Where Do We Go From Here?

This is the million dollar question, really. This Sens team isn’t exactly stacked with offensive firepower. They have what I deem to be one good power play unit and they have to stack it with their capable players, leaving the second unit very weak, to make that happen.

For the most part, Ottawa has run a relatively predictable power play through their first twenty games. They move the puck around the outside and almost always revert to one of two plays: the defender point shot or the forward one timer on the half wall. These are both great plays to generate an opportunity, look for a tip or bury a rebound but, very often, the puck ends up easily stopped, going wide or getting blocked.

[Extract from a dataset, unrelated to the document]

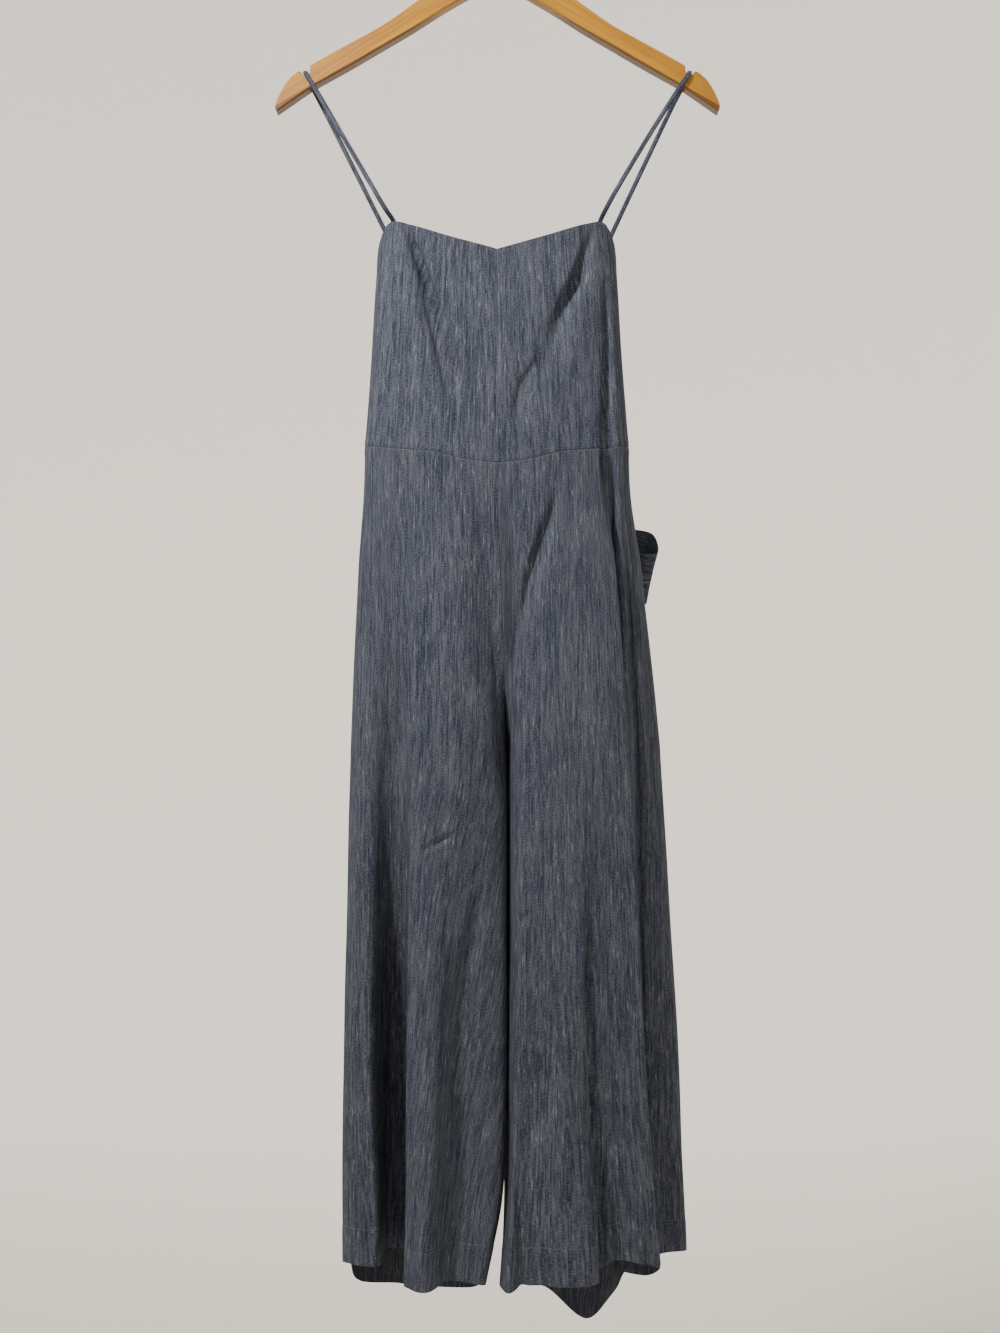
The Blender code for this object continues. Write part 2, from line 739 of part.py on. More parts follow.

One thing they can focus on is more plays like this one:

While it didn’t end in a goal, or even a shot on goal for that matter, these are the types of plays they have to shift towards. Look at where Dadonov gets the shot from; it’s hard to imagine a much better scoring opportunity. With players like Tim Stützle and Drake Batherson, you have the hands out there to make these passes. If they can’t get that free man in the slot where Dadonov is in the above clip, they can use that net front player as a boomerang who sets up shop in front of the net and, when the puck moves down low, they pop up to the hashmarks and get ready for this one timer opportunity.

The good news is that the power play looked incredible last night. During the four minute minor to Shea Weber, the Sens had a handful of grade A chances from in close all within a 30 second window. If the Sens can keep that kind of movement up, we won’t be talking about how bad the power play is for much longer. The only place to go is up!